Reid approaches burns on the property like a massive checkerboard, working in alternating small sections. The difference between the recently burned plots and ones that haven’t seen fire in years is striking. In the burned acres, the thin green crowns of pines make up the overstory, the highest canopy of foliage, with tall silver plume grass swaying below. It’s easy for people to walk among the trees; so can turkeys, deer, quail, and other local wildlife.

The plots that haven’t been burned are inaccessible. They are overgrown with plant life, full of fire-resistant oaks, sweet gum trees, and brambles. Reid calls these areas “the jungle.” They’ll get a controlled burn soon, but Reid won’t take care of them alone—they’ll be the setting for a Southwest Georgia PBA “learn to burn” event.  

“One of the biggest problems facing this forest is lack of communication,” Reid says. So one of his primary goals with the PBA is to get neighbors talking to one another. At the event, members will come out to his property and get hands-on experience carrying a drip torch and starting a fire. They’ll also learn key information such as determining when to start a burn and how to mop up after it’s complete. 

Young pines stand after the ground below them has been burned.

In early 2023, a “learn to burn” event with the Southwest Georgia Prescribed Burn Association cleared out competition for young longleaf pine trees on the private Nortons on Notchaway property. | Photo courtesy of George Jensen and Anna Gage Norton Photography

Prescribed burn associations originated in the Great Plains in the 1990s, when neighbors came together to burn swaths of rangeland for agriculture and to control invasive species. The first ones were established in Nebraska, Texas, and Oklahoma and quickly expanded in the region as landowners realized that sharing equipment, labor, and training opportunities helped them overcome challenges in managing their land.

With climate change, that kind of access is more important than ever. Certain conditions, especially related to moisture in the ground, are ideal for burning: too damp and a fire won’t keep burning; too dry and it risks escaping the boundaries of the planned burn. The windows of opportunity to burn are shrinking because of rising temperatures, decreasing humidity, and major droughts that can be followed by brief, intense rainfall, says Jennifer Fawcett, who coordinates a prescribed-fire working group for the Southeast Regional Partnership for Planning and Sustainability—an alliance of state and federal agencies. But if the conditions are just right for a brief window on a weekday afternoon, the nimbleness of a PBA means neighbors can call one another and quickly pull together a group of people for a burn. It’s something neither state nor federal agencies can match.

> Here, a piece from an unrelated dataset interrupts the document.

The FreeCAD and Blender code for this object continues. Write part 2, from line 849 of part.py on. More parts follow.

The Southwest Georgia PBA officially launched in January 2023. Anyone who owns property in the service area, which covers 18 counties in one of the most rural parts of the United States, is eligible to join. The 80 current members get access to the PBA’s network and their knowledge, as well as workshops on related topics and shared tools such as the Burn Trailer, which comes stocked with everything needed to safely start and clean up a prescribed fire.

A patchwork of burn land.

Mowing lines into land—known as “blocking” or “block mowing”—keeps undesirable hardwoods at bay and allows the flourishing of grasses that wildlife forage. | Photo courtesy of George Jensen and Anna Gage Norton Photography

Locally rooted organizations like PBAs are a key link, both to create continuous corridors of burned land for animals to travel through and to normalize prescribed fire. The majority of US land is privately owned—overwhelmingly so in the South, at about 80 percent. Even in this region, Georgia stands out, with 93 percent of its land privatized, putting it in the top 10 nationwide. Without involving those landowners, there’s no way to burn the acreage needed to keep the state’s land healthy. 

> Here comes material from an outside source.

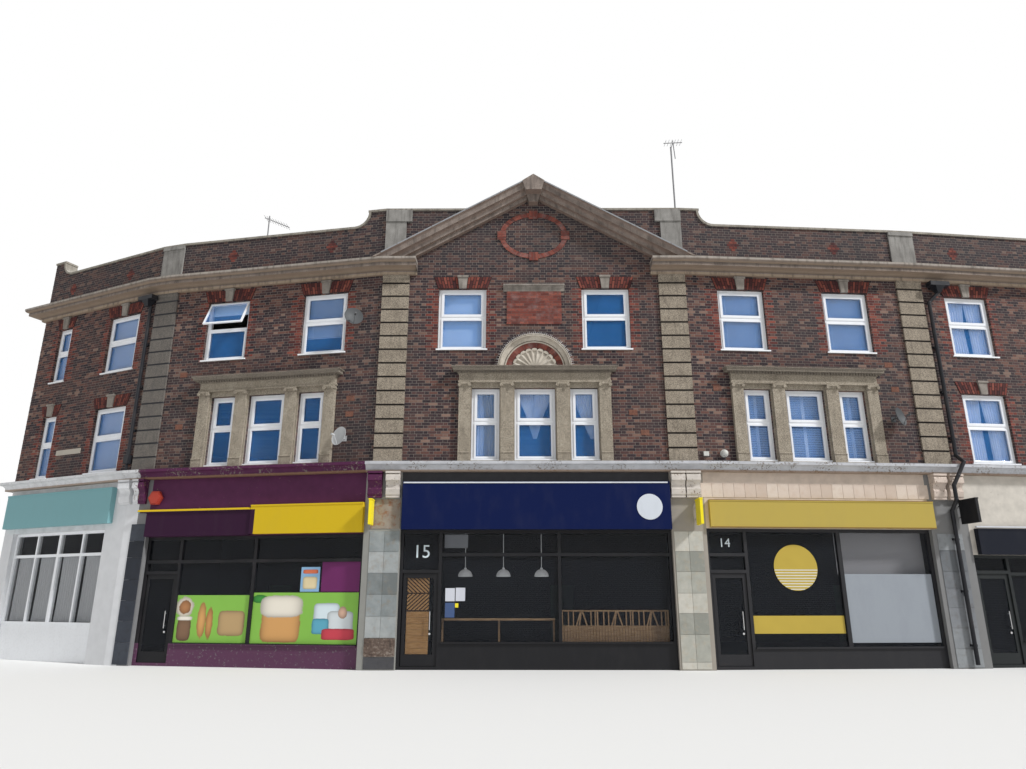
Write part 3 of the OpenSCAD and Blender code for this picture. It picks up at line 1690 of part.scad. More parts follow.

There’s always a backlog of land that needs to be burned, but the southeastern United States does better than most of the rest of the country: Overall it accounts for 70 percent of prescribed fires in the nation. Thomas County, where Reid’s family property sits, burns more acres in a single year than the entire state of Wisconsin does in five.

In part, that may be because the South, as Southerners like to say, never lost its culture of fire. Today’s organized PBAs are just the latest iteration of it. When the US Forest Service banned prescribed burns in the 1920s, the land managers of quail hunting preserves—many of which were privately owned former plantations—saw a decline in the populations of these ground-nesting birds. In the 1950s, the owner of one of these properties, Tall Timbers, brought naturalist Herbert Stoddard in to study how to bring the quail back. The answer, Stoddard found, was reintroducing fire. Tall Timbers—in Tallahassee, Florida, just south of Thomasville—is now widely considered the birthplace of research-driven fire ecology and a national leader in prescribed fire.  

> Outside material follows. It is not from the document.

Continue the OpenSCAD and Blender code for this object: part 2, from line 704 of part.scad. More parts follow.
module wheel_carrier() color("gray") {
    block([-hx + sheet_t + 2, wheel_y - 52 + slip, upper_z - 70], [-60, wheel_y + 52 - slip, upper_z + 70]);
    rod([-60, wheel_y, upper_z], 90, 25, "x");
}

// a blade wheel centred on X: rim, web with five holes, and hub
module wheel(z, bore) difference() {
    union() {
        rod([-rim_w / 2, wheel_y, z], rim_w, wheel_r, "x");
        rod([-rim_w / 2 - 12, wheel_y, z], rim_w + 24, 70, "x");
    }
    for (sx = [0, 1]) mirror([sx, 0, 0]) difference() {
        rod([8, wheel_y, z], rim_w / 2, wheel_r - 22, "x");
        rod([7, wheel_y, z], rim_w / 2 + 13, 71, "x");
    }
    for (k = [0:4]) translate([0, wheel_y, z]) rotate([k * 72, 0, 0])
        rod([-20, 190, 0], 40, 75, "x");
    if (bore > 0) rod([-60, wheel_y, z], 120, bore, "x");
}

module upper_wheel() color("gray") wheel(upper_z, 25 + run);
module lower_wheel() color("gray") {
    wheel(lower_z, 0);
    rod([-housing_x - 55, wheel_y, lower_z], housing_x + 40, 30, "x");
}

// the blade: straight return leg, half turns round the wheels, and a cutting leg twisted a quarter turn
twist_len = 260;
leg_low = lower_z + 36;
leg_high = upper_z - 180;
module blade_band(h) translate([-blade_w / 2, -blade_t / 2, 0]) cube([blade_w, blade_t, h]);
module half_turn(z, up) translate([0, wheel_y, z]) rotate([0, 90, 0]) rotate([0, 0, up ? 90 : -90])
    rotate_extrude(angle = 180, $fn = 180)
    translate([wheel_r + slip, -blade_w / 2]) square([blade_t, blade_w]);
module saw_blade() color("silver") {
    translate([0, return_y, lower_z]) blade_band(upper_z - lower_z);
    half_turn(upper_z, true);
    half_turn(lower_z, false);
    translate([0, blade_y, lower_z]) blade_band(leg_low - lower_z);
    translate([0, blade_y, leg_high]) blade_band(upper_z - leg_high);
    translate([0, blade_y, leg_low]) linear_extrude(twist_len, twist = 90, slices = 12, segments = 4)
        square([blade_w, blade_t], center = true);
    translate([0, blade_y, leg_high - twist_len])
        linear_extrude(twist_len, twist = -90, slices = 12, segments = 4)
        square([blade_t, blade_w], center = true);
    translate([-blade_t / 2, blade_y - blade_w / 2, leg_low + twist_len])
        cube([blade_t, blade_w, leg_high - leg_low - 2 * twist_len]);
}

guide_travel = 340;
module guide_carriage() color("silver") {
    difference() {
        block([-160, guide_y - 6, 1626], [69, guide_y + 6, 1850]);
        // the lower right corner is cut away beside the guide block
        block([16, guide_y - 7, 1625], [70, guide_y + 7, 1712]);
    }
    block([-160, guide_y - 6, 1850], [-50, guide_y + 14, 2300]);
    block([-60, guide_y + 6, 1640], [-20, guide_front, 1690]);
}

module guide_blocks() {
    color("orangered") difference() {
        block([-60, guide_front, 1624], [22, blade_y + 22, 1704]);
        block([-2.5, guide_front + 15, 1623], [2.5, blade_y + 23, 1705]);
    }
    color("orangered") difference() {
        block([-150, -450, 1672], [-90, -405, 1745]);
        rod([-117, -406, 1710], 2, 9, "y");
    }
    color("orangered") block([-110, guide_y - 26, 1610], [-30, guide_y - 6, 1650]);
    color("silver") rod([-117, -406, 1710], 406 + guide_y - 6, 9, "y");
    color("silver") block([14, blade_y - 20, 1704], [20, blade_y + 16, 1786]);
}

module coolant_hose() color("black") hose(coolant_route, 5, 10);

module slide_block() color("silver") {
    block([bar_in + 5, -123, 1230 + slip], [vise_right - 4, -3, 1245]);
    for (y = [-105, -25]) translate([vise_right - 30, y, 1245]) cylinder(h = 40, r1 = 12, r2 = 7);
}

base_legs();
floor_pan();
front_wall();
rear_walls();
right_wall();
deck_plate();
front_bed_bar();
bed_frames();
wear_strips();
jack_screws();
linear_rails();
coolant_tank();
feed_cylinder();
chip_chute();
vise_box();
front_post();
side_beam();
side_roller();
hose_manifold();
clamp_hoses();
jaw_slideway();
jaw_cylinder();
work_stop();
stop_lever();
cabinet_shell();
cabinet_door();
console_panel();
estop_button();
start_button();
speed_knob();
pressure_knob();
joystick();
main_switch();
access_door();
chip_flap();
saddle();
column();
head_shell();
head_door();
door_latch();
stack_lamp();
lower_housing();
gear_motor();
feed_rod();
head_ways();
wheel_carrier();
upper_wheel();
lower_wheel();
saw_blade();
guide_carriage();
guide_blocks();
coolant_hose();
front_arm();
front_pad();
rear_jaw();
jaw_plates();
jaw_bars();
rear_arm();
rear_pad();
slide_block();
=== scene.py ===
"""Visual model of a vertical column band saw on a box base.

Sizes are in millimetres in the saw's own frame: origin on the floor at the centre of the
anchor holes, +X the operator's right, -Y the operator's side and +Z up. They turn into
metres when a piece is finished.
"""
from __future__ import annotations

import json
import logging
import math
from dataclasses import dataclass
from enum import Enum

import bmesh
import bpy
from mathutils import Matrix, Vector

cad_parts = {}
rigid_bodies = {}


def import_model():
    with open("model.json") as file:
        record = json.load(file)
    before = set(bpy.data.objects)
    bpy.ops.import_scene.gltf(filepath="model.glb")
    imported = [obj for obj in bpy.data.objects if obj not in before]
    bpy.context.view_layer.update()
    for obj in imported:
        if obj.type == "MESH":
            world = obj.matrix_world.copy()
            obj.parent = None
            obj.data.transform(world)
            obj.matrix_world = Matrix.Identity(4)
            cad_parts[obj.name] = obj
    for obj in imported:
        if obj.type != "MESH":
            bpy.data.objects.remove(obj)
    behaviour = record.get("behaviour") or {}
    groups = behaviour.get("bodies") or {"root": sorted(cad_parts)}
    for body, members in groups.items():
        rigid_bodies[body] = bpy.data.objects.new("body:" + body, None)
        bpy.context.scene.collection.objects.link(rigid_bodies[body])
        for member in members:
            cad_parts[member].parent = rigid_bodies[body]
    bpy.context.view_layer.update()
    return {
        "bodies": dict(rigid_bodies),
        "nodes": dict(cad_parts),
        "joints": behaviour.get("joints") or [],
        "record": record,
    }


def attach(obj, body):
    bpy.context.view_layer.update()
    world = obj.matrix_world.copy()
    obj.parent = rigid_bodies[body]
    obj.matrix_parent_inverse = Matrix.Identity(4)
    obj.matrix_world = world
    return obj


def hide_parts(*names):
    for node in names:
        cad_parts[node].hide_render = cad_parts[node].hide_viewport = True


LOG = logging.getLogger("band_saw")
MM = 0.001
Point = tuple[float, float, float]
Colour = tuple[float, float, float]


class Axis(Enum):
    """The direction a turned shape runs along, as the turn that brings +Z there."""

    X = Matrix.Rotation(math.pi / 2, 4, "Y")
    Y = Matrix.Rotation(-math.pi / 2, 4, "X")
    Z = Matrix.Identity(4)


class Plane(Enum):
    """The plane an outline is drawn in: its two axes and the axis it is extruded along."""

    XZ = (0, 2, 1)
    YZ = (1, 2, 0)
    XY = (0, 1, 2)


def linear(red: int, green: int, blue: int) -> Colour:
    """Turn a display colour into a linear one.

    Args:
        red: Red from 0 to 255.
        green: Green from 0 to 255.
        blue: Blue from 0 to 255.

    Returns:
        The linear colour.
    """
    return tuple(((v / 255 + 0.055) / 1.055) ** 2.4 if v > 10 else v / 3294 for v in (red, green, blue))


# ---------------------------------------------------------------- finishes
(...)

“This is the basket of prescribed fire in the United States,” says George Jensen, the Southwest Georgia PBA coordinator for Tall Timbers. Jensen, who calls himself “33 percent politician, 33 percent teacher, 33 percent burner,” is the liaison with the Georgia Department of Natural Resources, the instructor for learn-to-burn events, and often on the ground with landowners as they apply fire to their property. 

A self-described “extroverted dude,” he talks to people about prescribed fire while he’s waiting in line at the post office or eating at his neighborhood Mexican restaurant. The PBA’s members, he says, do the same.

What really keeps fire part of the neighborhood culture, says Jensen, is “when people that are local start to put the words ‘prescribed fire’ in the ears of their neighbors.” 

Over the past decade, the number of PBAs across the country has expanded from 62 in eight states in 2015 to 130 in 19 states today. Most are concentrated in the Great Plains, California, and the Southeast. Their rapid spread is partially because catastrophic wildfires have led to an increased awareness of the need for controlled burns, says Fawcett, the prescribed-fire working group coordinator. 

“They all have a common goal, and they all realize that more fire is needed on private lands—and that they have the ability to do that,” she says. 

Some PBAs are networked at the state level, such as those in California, or at the regional level, as in the Great Plains. As the number of organizations grows, there’s now a possibility of coordinating a national network. Fawcett has hundreds of results from the first national survey to better understand how they operate, who their members are, and how many acres they are burning. That information, in turn, could help interlink efforts across state lines.